::: DATA SECTION
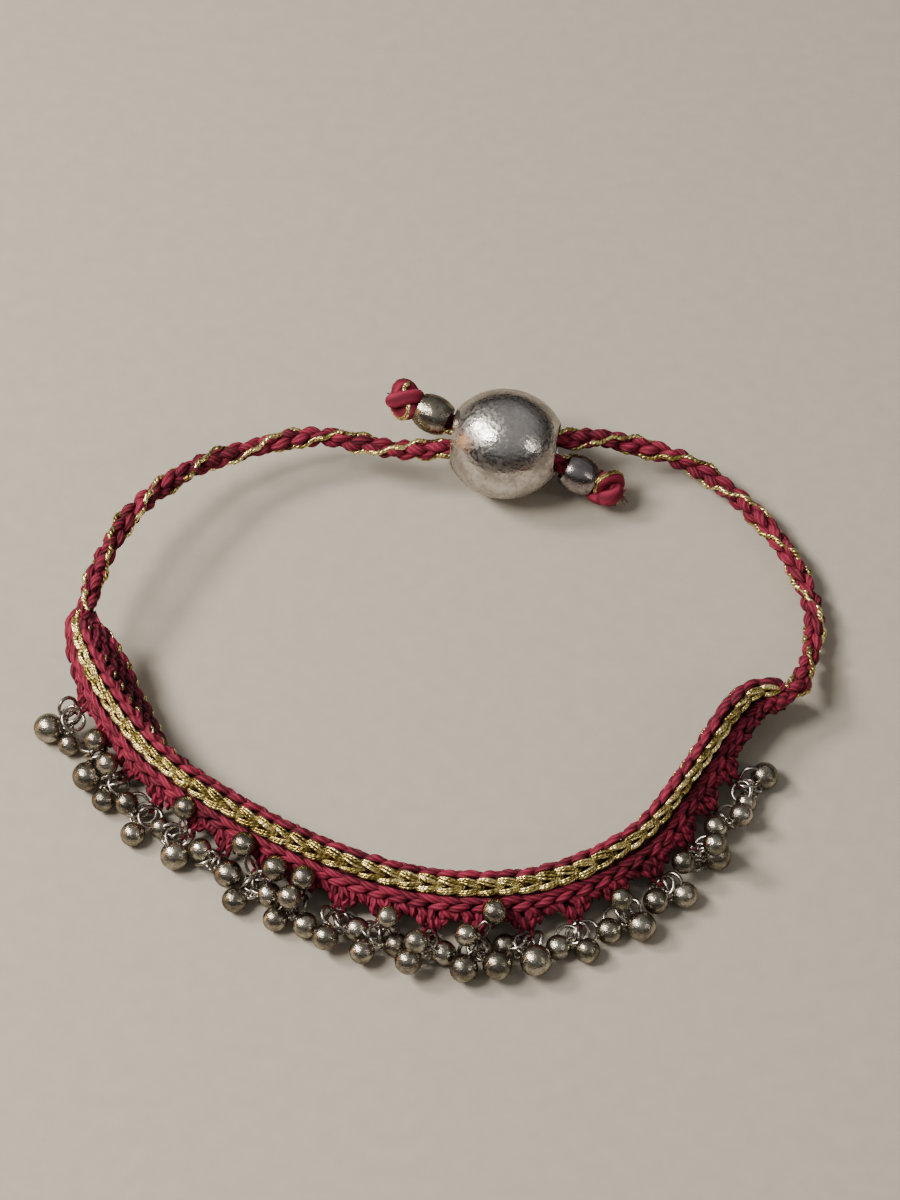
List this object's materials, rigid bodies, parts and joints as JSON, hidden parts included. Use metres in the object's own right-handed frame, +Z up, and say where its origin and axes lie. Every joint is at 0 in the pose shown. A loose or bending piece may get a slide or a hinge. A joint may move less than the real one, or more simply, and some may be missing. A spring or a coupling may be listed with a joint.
{
  "type": "crocheted friendship bracelet",
  "caption": "Crocheted cord bracelet with a gold chain row and hanging silver drops, closed by two plaited cords through a sliding ball.",
  "frame": {"origin": "middle of the bracelet's footprint, on the surface that it lies on", "axes": "+Z up, +Y towards the slider ball, +X to the right as seen from above with the band in front"},
  "size_m": [0.0744, 0.063, 0.0107],
  "materials": {
    "crimson_crochet": "crocheted cotton cord with rows of gold thread",
    "crimson_plait": "plaited cotton cord with a gold thread in its groove",
    "gold_thread": "metallic gold thread with a low gloss",
    "polished_silver": "polished silver, worn and lightly tarnished",
    "tarnished_silver": "warm grey tarnished silver"
  },
  "bodies": {
    "root": {"woven_band": "crimson_crochet", "cord_left": "crimson_plait", "cord_right": "crimson_plait", "slider_ball": "polished_silver", "end_bead_left": "tarnished_silver", "end_bead_right": "tarnished_silver", "end_knot_left": "crimson_plait", "end_knot_right": "crimson_plait", "drops_01": "tarnished_silver", "drops_02": "tarnished_silver", "drops_03": "tarnished_silver", "drops_04": "tarnished_silver", "drops_05": "tarnished_silver", "drops_06": "tarnished_silver", "drops_07": "tarnished_silver", "drops_08": "tarnished_silver", "drops_09": "tarnished_silver", "drops_10": "tarnished_silver", "drops_11": "tarnished_silver", "drops_12": "tarnished_silver", "drops_13": "tarnished_silver", "drops_14": "tarnished_silver", "drops_15": "tarnished_silver", "drops_16": "tarnished_silver", "drops_17": "tarnished_silver", "drops_18": "tarnished_silver", "drops_19": "tarnished_silver"}
  },
  "joints": []
}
::::::
Show the data once more, exactly as it was written.

→ **OUTPUT OF THE TASK**:
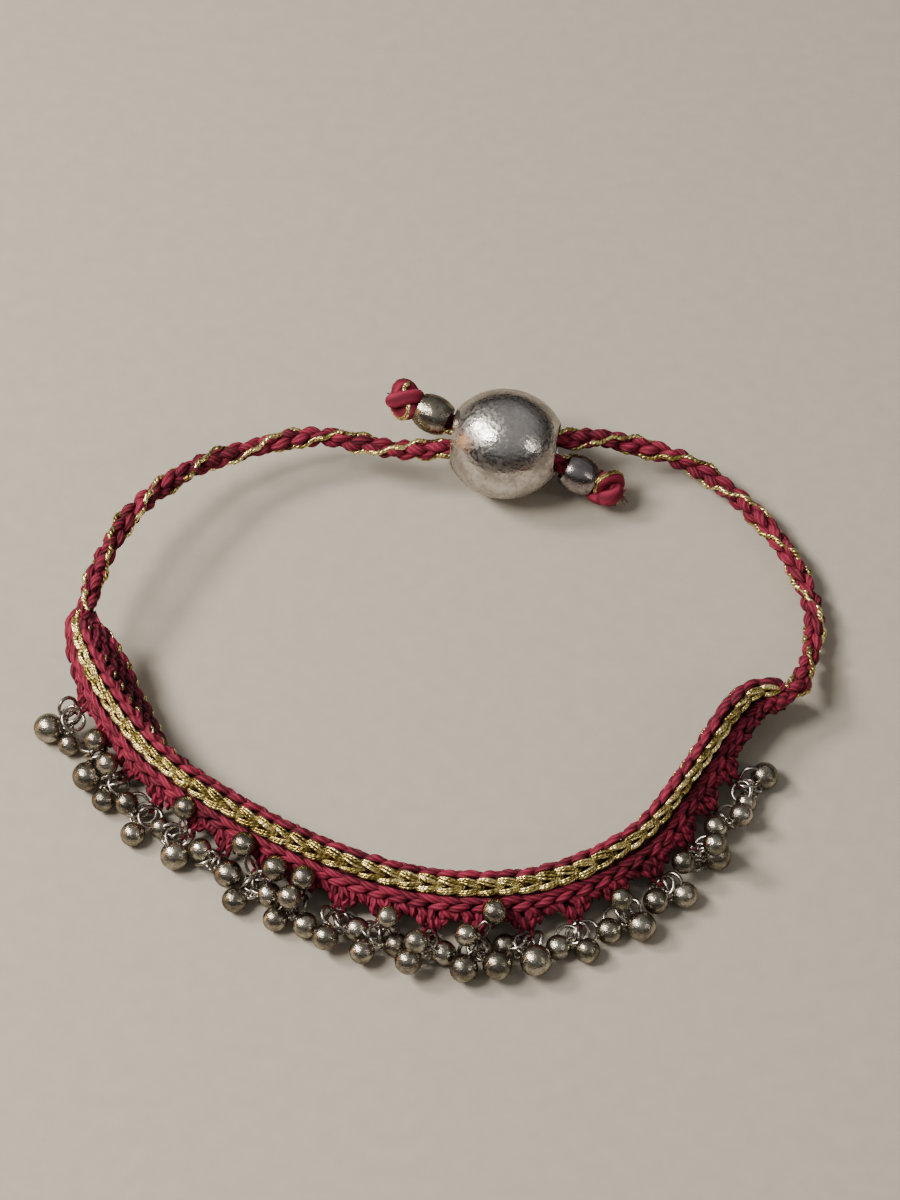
List this object's materials, rigid bodies, parts and joints as JSON, hidden parts included. Use metres in the object's own right-handed frame, +Z up, and say where its origin and axes lie. Every joint is at 0 in the pose shown. A loose or bending piece may get a slide or a hinge. A joint may move less than the real one, or more simply, and some may be missing. A spring or a coupling may be listed with a joint.
{
  "type": "crocheted friendship bracelet",
  "caption": "Crocheted cord bracelet with a gold chain row and hanging silver drops, closed by two plaited cords through a sliding ball.",
  "frame": {"origin": "middle of the bracelet's footprint, on the surface that it lies on", "axes": "+Z up, +Y towards the slider ball, +X to the right as seen from above with the band in front"},
  "size_m": [0.0744, 0.063, 0.0107],
  "materials": {
    "crimson_crochet": "crocheted cotton cord with rows of gold thread",
    "crimson_plait": "plaited cotton cord with a gold thread in its groove",
    "gold_thread": "metallic gold thread with a low gloss",
    "polished_silver": "polished silver, worn and lightly tarnished",
    "tarnished_silver": "warm grey tarnished silver"
  },
  "bodies": {
    "root": {"woven_band": "crimson_crochet", "cord_left": "crimson_plait", "cord_right": "crimson_plait", "slider_ball": "polished_silver", "end_bead_left": "tarnished_silver", "end_bead_right": "tarnished_silver", "end_knot_left": "crimson_plait", "end_knot_right": "crimson_plait", "drops_01": "tarnished_silver", "drops_02": "tarnished_silver", "drops_03": "tarnished_silver", "drops_04": "tarnished_silver", "drops_05": "tarnished_silver", "drops_06": "tarnished_silver", "drops_07": "tarnished_silver", "drops_08": "tarnished_silver", "drops_09": "tarnished_silver", "drops_10": "tarnished_silver", "drops_11": "tarnished_silver", "drops_12": "tarnished_silver", "drops_13": "tarnished_silver", "drops_14": "tarnished_silver", "drops_15": "tarnished_silver", "drops_16": "tarnished_silver", "drops_17": "tarnished_silver", "drops_18": "tarnished_silver", "drops_19": "tarnished_silver"}
  },
  "joints": []
}